Linking spatial biology and clinical histology via Haiku
Yan Cui, Jacob S. Leiby, Wenhui Lei, Dokyoon Kim, Yanxiang Deng + 4 more
TLDR
Haiku is a tri-modal contrastive learning model that integrates spatial proteomics, histology, and clinical data for improved biomedical analysis.
Key contributions
- Haiku is a tri-modal contrastive learning model integrating spatial proteomics, histology, and clinical data.
- Enables three-way cross-modal retrieval and improves downstream classification/prediction tasks.
- Supports zero-shot biomarker inference and a novel counterfactual prediction framework.

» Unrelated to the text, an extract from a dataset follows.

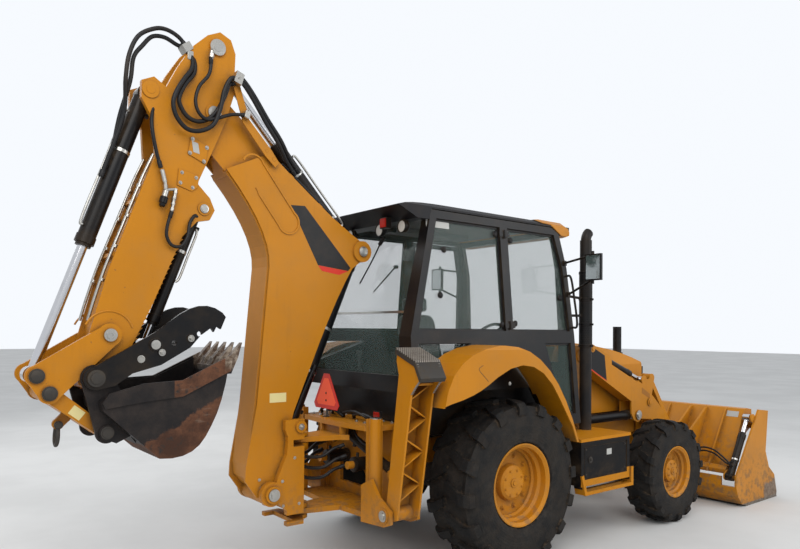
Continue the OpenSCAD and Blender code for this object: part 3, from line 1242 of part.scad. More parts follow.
module thumb() {
  color(black) difference() {
    union() {
      pair() along_y(thumb_in, thumb_out) {
        disc_at(bucket_pin, 72);
        polygon(concat([[-2960, 1590], [-2900, 1468], [-2800, 1490], [-2700, 1560], [-2520, 1610], [-2330, 1720],
          [-2260, 1800], [-2190, 1850]],
          [[-2170, 1822], [-2150, 1862], [-2120, 1842], [-2085, 1925]],
          bend([-2110, 1955], [-2240, 2050], [-2400, 1940], 5), [[-2560, 1820], [-2760, 1700]]));
      }
      // Cross plates that tie both sides
      along_y(-thumb_in - 1, thumb_in + 1) polygon([[-2420, 1720], [-2340, 1760], [-2230, 1870], [-2250, 1895],
        [-2360, 1790], [-2430, 1745]]);
      pair() pin(thumb_eye, 40, boom_y + 6, thumb_out + 10);
      for (p = [[-2330, 1780], [-2520, 1690]]) pair() pin(p, 22, thumb_out - 1, thumb_out + 10);
    }
    bore(bucket_pin, pin_r + clear, -thumb_out, thumb_out);
    bore([-2270, 1810], 17, -thumb_out, thumb_out);
    bore([-2440, 1750], 17, -thumb_out, thumb_out);
  }
}
thumb_rest = norm(thumb_eye - thumb_base);
thumb_closed = norm(turn(thumb_eye, bucket_pin, thumb_range) - thumb_base) - 20;
module thumb_barrel() { color(black) on_pins(thumb_base, thumb_eye)
  ram_barrel_at(thumb_closed, 40, 22, 42, 90, 24); }
module thumb_rod() { color(chrome) on_pins(thumb_base, thumb_eye)
  ram_rod_at(thumb_closed, thumb_rest, 22, 40, 90, 24); }

// Stabilizer legs, drawn for the left side and mirrored for the right
leg_x = [-1090, -880];
module leg(side) {
  t = 16;
  color(yellow) mirror([0, side < 0 ? 1 : 0, 0]) difference() {
    union() {
      translate([0, leg_pivot[0], leg_pivot[1]]) rotate([leg_lean - 0, 0, 0]) mirror([0, 0, 0]) leg_body(t);
    }
    translate([leg_x[0] - 1, leg_pivot[0], leg_pivot[1]]) rotate([0, 90, 0])
      cylinder(r = pin_r + clear, h = leg_x[1] - leg_x[0] + 2);
  }
}
// The leg upright from its pivot, open outwards
module leg_body(t) {
  w = [leg_x[0], leg_x[1]];
  rotate([-2 * leg_lean, 0, 0]) {
    // Bearing tube, inner web and both walls
    translate([w[0], 0, 0]) rotate([0, 90, 0]) cylinder(r = 52, h = w[1] - w[0]);
    block([w[0], -20, 30], [w[1], -20 + t, 1010]);
    for (x = [w[0], w[1] - t]) along_x(x, x + t) polygon([[-20, 20], [-20, 1010], [-60, 1100], [-60, 1170],
      [150, 1120], [210, 1020], [165, 960], [130, 900], [110, 0], [30, -40]]);
    // Zigzag ribs
    for (i = [0:6]) let (z0 = 110 + i * 120, up = i % 2 == 0)
      along_y(-6, 84) polygon(up
        ? [[w[0] + t - 1, z0], [w[1] - t + 1, z0 + 108], [w[1] - t + 1, z0 + 120], [w[0] + t - 1, z0 + 12]]
        : [[w[1] - t + 1, z0], [w[0] + t - 1, z0 + 108], [w[0] + t - 1, z0 + 120], [w[1] - t + 1, z0 + 12]]);
    block([w[0] + 1, -20, 960], [w[1] - 1, 130, 976]);
    // Street pad with its ribbed tread
    along_x(w[0] - 6, w[1] + 10) polygon([[-80, 1150], [-76, 1180], [150, 1126], [225, 1030], [215, 1004],
      [140, 1100]]);
    for (i = [0:9]) along_x(w[0] - 6, w[1] + 10) let (q = between([-70, 1176], [145, 1126], i / 9))
      polygon([q + [-7, -6], q + [-4, 16], q + [4, 14], q + [7, -8]]);
    // Ears for the ram
    for (x = [-1004, -912]) along_x(x, x + 16) polygon([[-16, 150], [-16, 350], [-100, 300], [-152, 262],
      [-152, 232], [-120, 205]]);
  }
}
leg_rest = norm(leg_ram_eye - leg_ram_base);
leg_closed = leg_rest;
module across_leg(side) {
  mirror([0, side < 0 ? 1 : 0, 0]) translate([-950, 0, 0]) rotate([0, 0, 90]) on_pins(leg_ram_base, leg_ram_eye)
    children();
}
module leg_barrel(side) { color(black) across_leg(side) ram_barrel_at(leg_closed, 34, 22, 36, 70, 22, -1); }
module leg_rod(side) { color(chrome) across_leg(side) ram_rod_at(leg_closed, leg_rest, 22, 34, 70, 20); }

// Hoses that the boom and the stick carry
module hose(points, r) {
  for (i = [0:len(points) - 2]) {
    tube_between(points[i], points[i + 1], r);
    translate(points[i]) sphere(r, $fn = 16);
  }
}
module boom_hoses() {
  color(black) for (y = [-96, 96]) translate([0, y, 0])
    tube_between([-1180, 0, 2752], [-1600, 0, 3070], 14);
}
module stick_hoses() {
  color(black) for (y = [-100, 100]) translate([0, y, 0])
    tube_between([-2832, 0, 2240], [-2640, 0, 2760], 9);
}

place() chassis_frame();
place() driveline();
place() grille();
place() cab_frame();
place() cab_roof();
place() cab_glass();
place() console();
place() fenders();
place() exhaust_stack();
place() side_steps();
place() rear_frame();
place() lamps();
place() mirrors();
place() seat();
place() hood();
place() cab_door();
place() rear_tyre(1);  // rear_tyre_left
place() rear_tyre(-1);  // rear_tyre_right
place() rear_rim(1);  // rear_rim_left
place() rear_rim(-1);  // rear_rim_right
place() front_tyre(1);  // front_tyre_left
place() front_tyre(-1);  // front_tyre_right
place() front_rim(1);  // front_rim_left
place() front_rim(-1);  // front_rim_right
place() knuckle(1);  // knuckle_left
place() knuckle(-1);  // knuckle_right
place() loader_arms();
place() lift_barrels();
place() lift_rods();
place() tilt_barrels();
place() tilt_rods();
place() tilt_levers();
place() tilt_links();
place() loader_blade();
place() loader_jaw();
place() jaw_barrels();
place() jaw_rods();
place() swing_casting();
place() boom();
place() boom_barrel();
place() boom_rod();
place() stick();
place() stick_barrel();
place() stick_rod();
place() idler_link();
place() power_link();
place() curl_barrel();
place() curl_rod();
place() dig_bucket();
place() thumb();
place() thumb_barrel();
place() thumb_rod();
place() leg(1);  // leg_left
place() leg(-1);  // leg_right
place() leg_barrel(1);  // leg_barrel_left
place() leg_barrel(-1);  // leg_barrel_right
place() leg_rod(1);  // leg_rod_left
place() leg_rod(-1);  // leg_rod_right
place() boom_hoses();
place() stick_hoses();
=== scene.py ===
import bmesh
import bpy
import json
import math
from mathutils import Matrix, Vector
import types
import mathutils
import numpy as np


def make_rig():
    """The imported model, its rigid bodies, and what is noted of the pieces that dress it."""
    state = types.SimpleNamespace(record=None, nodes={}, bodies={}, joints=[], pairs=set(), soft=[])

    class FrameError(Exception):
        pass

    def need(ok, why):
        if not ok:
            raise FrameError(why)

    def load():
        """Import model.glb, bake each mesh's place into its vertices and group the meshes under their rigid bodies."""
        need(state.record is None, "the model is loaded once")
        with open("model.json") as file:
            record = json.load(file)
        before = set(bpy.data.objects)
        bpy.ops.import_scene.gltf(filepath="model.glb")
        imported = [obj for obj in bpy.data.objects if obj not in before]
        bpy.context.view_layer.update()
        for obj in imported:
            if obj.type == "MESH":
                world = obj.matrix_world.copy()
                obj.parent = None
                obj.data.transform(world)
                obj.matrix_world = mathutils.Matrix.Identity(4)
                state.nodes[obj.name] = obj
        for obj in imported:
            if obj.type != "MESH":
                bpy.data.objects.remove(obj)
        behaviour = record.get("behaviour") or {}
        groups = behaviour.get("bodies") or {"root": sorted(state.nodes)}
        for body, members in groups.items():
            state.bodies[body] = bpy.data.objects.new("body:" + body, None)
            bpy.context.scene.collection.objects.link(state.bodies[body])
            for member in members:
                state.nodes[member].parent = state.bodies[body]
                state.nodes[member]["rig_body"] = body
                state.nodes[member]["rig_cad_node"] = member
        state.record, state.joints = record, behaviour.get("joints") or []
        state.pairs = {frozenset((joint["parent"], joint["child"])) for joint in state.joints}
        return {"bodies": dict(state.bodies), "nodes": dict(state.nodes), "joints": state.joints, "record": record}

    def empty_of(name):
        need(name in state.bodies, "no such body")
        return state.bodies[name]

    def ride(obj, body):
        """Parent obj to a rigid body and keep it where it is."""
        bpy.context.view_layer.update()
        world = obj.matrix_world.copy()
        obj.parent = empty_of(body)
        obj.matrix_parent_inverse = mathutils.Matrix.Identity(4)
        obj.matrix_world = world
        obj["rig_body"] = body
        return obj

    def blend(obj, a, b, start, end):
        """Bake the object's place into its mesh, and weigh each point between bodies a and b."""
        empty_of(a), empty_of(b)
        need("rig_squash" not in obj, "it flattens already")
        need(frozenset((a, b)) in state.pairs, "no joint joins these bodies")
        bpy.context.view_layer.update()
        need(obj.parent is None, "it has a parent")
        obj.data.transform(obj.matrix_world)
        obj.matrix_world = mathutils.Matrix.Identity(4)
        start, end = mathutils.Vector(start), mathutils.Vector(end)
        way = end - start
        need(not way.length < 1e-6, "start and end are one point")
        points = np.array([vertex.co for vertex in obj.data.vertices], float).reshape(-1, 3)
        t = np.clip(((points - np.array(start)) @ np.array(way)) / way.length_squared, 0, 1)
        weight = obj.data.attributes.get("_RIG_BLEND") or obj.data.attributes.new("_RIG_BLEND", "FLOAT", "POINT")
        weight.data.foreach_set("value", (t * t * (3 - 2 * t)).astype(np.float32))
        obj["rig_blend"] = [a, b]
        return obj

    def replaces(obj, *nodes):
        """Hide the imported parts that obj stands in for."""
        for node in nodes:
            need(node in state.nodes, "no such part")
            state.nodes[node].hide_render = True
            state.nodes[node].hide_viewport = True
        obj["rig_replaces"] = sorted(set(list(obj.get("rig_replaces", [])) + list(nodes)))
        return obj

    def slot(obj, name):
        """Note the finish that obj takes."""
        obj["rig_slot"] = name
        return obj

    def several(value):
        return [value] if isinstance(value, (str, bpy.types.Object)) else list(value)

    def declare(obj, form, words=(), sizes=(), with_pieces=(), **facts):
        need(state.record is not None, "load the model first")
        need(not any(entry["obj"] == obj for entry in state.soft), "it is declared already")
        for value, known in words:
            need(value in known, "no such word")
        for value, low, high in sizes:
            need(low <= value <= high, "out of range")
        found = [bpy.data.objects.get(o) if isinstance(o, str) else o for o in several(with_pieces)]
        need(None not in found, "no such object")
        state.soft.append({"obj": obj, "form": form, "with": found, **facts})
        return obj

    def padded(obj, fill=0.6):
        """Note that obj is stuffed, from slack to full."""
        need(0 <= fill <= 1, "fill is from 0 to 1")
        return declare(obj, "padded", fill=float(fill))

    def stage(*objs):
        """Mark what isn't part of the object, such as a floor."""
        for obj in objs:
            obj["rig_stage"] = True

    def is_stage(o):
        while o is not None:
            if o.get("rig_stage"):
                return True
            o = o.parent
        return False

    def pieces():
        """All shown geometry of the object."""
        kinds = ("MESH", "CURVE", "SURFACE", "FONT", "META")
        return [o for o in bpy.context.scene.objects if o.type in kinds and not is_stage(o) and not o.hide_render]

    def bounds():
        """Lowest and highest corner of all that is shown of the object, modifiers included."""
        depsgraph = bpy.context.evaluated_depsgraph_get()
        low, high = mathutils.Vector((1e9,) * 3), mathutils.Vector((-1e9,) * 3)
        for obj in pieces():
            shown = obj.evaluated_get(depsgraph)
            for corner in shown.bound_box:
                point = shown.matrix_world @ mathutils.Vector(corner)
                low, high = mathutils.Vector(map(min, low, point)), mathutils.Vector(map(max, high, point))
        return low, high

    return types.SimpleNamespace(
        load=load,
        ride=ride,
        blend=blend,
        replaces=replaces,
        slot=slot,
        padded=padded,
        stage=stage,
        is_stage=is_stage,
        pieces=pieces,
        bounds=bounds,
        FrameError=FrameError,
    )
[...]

- Achieves strong performance in survival prediction (C-index 0.737) and biomarker inference (r=0.718).
Why it matters
This paper introduces Haiku, a novel framework for integrating diverse biomedical data modalities. It significantly advances the ability to link molecular, morphological, and clinical information. This enables deeper biological exploration and improved clinical predictions, paving the way for more comprehensive disease understanding.
Original Abstract
Integrating molecular, morphological, and clinical data is essential for basic and translational biomedical research, yet systematic frameworks for jointly modeling these modalities remain limited. Here we present Haiku, a tri-modal contrastive learning model trained on multiplexed immunofluorescence (mIF). It comprises 26.7 million spatial proteomics patches from 3,218 tissue sections across 1,606 patients spanning 11 organ types, with matched hematoxylin and eosin (H&E) histology and clinical metadata aligned in a shared embedding space. Haiku enables three-way cross-modal retrieval, improves downstream classification and clinical prediction tasks over unimodal baselines, and supports zero-shot biomarker inference through fusion retrieval conditioned on clinical metadata-only text descriptions. Across tasks, Haiku outperforms competing approaches, achieving cross-modal retrieval (Recall@50 up to 0.611 versus near-zero baseline), survival prediction (C-index 0.737, +7.91% relative improvement), and zero-shot biomarker inference (mean Pearson correlation 0.718 across 52 biomarkers). Furthermore, we introduce a counterfactual prediction framework in which modifying only clinical metadata while fixing tissue morphology surfaces niche-specific molecular shifts associated with breast cancer stage progression and lung cancer survival outcomes. In a lung adenocarcinoma case study, the counterfactual analysis recovers niche-specific shifts characterized by increased CD8 and granzyme B, reduced PD-L1, and decreased Ki67, broadly consistent with patterns reported for favorable outcomes. We present these counterfactual results as exploratory, hypothesis-generating signals rather than mechanistic claims. These capabilities demonstrate that tri-modal alignment via Haiku enables integrative analysis of spatial biology, bridging molecular measurements with clinical context for biological exploration.